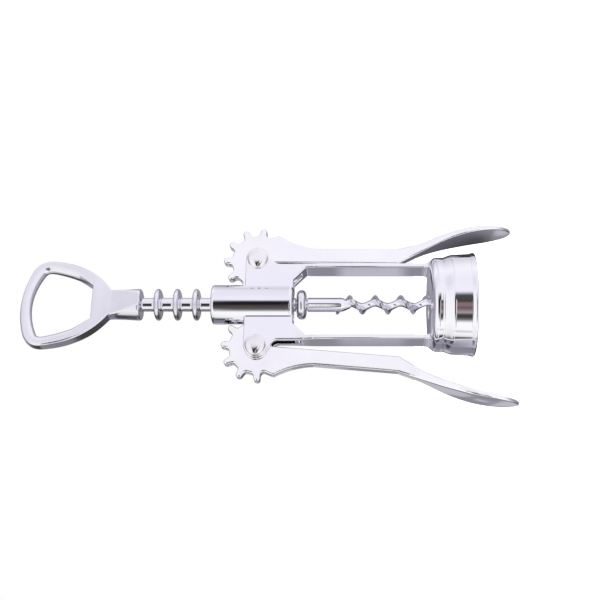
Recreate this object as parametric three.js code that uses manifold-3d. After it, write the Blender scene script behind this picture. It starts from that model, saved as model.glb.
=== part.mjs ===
// Lever (winged) corkscrew, standing upright over a bottle's mouth.
// +Z runs up the worm's axis to the handle, the two levers swing in the XZ plane, and the
// origin is the centre of the bell's mouth. Lengths are millimetres, angles are radians.

import * as THREE from "three";
import { mergeVertices } from "three/addons/utils/BufferGeometryUtils.js";
import Module from "manifold-3d";

const wasm = await Module();
wasm.setup();

const degrees = (value) => (value * Math.PI) / 180;

// ---- driving dimensions -------------------------------------------------------------

const GAP = 0.3; // between a solid and the neighbour it rests on
const FIT = 0.15; // radial play of a shaft in its bore

// Bell, the cup that sits on the bottle's mouth
const BELL_HEIGHT = 14;
const BELL_LIP_RADIUS = 16.3;
const BELL_BARREL_RADIUS = 15.7;
const BELL_WALL = 1;
const BELL_THROAT_RADIUS = 12.4;

// Throat ring, the plate that closes the bell's top round the worm
const THROAT_HOLE_RADIUS = 4.6;
const THROAT_THICKNESS = 1.2;

// Guide tube that the rack slides in
const TUBE_BOTTOM = 56.2;
const TUBE_TOP = 81.6;
const TUBE_RADIUS = 6.15;
const TUBE_BORE_RADIUS = 5.35;
const WINDOW_BOTTOM = 59.2;
const WINDOW_TOP = 77.4;

// Yokes: each one is a leg with a fork of two ears that carries a lever
const LEG_DEPTH = 8.8;
const EAR_DEPTH = 7.8;
const LEG_TOP = 54.6; // where the leg's full depth ends
const SLOT_WIDTH = 4;
const SLOT_BOTTOM = 53.7;
const LEG_INNER_X = 10.9;
const LEG_THICKNESS = 1.4;
const EAR_RADIUS = 3.7;
const EAR_TOP = 71.1;
const EAR_FILLET_ANGLE = degrees(-60); // where the ear's round runs into the leg's fillet
const EAR_FILLET_HEIGHT = 1.4;

// Lever pivots
const PIVOT_X = 14.05;
const PIVOT_Z = 67.5;
const RIVET_RADIUS = 1.5;
const RIVET_HEAD_RADIUS = 3.3;
const RIVET_HEAD_HEIGHT = 1.4;

// Rack rings and the gear teeth that mesh with them
const RING_COUNT = 7;
const RING_PITCH = 5.95;
const TOP_RING_Z = 98.4;
const RING_RADIUS = 5;
const RING_THICKNESS = 2.4;
const SLEEVE_RADIUS = 2.15;
const TEETH_PER_TURN = 11;
const TEETH_ON_LEVER = 7;
const TOOTH_TIP_RADIUS = 10.9;
const TOOTH_ROOT_RADIUS = 8.3;
const TOOTH_HALF_WIDTH = 1;
const FIRST_TOOTH_ANGLE = degrees(278.2);

// Levers, with each one's play-taking angle at rest
const LEVER_THICKNESS = 3.4;
const LEVER_LENGTH = 80.8;
const PADDLE_HALF_WIDTH = 6.2;
const RIGHT_LEVER_OPEN = degrees(-0.4);
const LEFT_LEVER_OPEN = degrees(4.8);

// Spindle, stop collar and worm, which turn with the handle
const SPINDLE_RADIUS = 1.4;
const COLLAR_Z = 53.7;
const COLLAR_RADIUS = 4.6;
const COLLAR_THICKNESS = 3;
const SHANK_RADIUS = 2.2;
const SHANK_BOTTOM = 41;
const SOCKET_DEPTH = 3;
const WORM_TIP_Z = 6.5;
const WORM_PITCH = 7.97;
const WORM_RADIUS = 3.05;
const WORM_CREST_Z = 38.7;
const WORM_CREST_ANGLE = degrees(-18);

// Handle: a round neck that flattens into a bottle-opener loop
const HANDLE_TURN = degrees(12);
const NECK_BOTTOM = 103.7;
const NECK_RADIUS = 4.95;
const WAIST_Z = 113.4;
const WAIST_HALF_WIDTH = 4.4;
const LIP_Z = 118.3;
const LIP_HALF_WIDTH = 5.8;
const LOOP_TOP = 141.2;

// ---- helpers ------------------------------------------------------------------------

// A closed solid from a geometry, with its shared vertices merged.
function solid(geometry) {
  const bare = geometry.clone();
  bare.deleteAttribute("normal");
  bare.deleteAttribute("uv");
  const merged = mergeVertices(bare);
  return new wasm.Manifold(
    new wasm.Mesh({
      numProp: 3,
      vertProperties: new Float32Array(merged.attributes.position.array),
      triVerts: new Uint32Array(merged.index.array),
    }),
  );
}

// A geometry from a solid.
function geometryOf(manifold) {
  const mesh = manifold.getMesh();
  const geometry = new THREE.BufferGeometry();
  geometry.setAttribute("position", new THREE.BufferAttribute(mesh.vertProperties, 3));
  geometry.setIndex(new THREE.BufferAttribute(mesh.triVerts, 1));
  geometry.computeVertexNormals();
  return geometry;
}

// A profile of [radius, height] points, taken counter-clockwise, turned round the Z axis.
function turned(profile, segments) {
  const points = profile.map((point) => new THREE.Vector2(point.x, point.y));
  return new THREE.LatheGeometry(points, segments).rotateX(Math.PI / 2);
}

// A shape drawn in X and Z, given a depth along Y with its middle at Y = 0.
function slab(shape, depth, curveSegments) {
  const settings = { depth, bevelEnabled: false, curveSegments };
  const geometry = new THREE.ExtrudeGeometry(shape, settings);
  return geometry.translate(0, 0, -depth / 2).rotateX(Math.PI / 2);
}

// A shape drawn in Y and Z, given a width along X with its middle at X = 0.
function crossSlab(shape, width, curveSegments) {
  return slab(shape, width, curveSegments).rotateZ(Math.PI / 2);
}

// A round bar along Z between two heights.
function bar(radius, bottom, top, segments) {
  const geometry = new THREE.CylinderGeometry(radius, radius, top - bottom, segments);
  return geometry.rotateX(Math.PI / 2).translate(0, 0, (top + bottom) / 2);
}

// A round bar along Y through a point of the XZ plane.
function crossBar(radius, length, x, z, segments) {
  const geometry = new THREE.CylinderGeometry(radius, radius, length, segments);
  return geometry.translate(x, 0, z);
}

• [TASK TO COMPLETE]
Which lines include the word "that"? List them all.

• [THE COMPLETED TASK]
Recreate this object as parametric three.js code that uses manifold-3d. After it, write the Blender scene script behind this picture. It starts from that model, saved as model.glb.
// Bell, the cup that sits on the bottle's mouth
// Throat ring, the plate that closes the bell's top round the worm
// Guide tube that the rack slides in
// Yokes: each one is a leg with a fork of two ears that carries a lever
// Rack rings and the gear teeth that mesh with them
// Handle: a round neck that flattens into a bottle-opener loop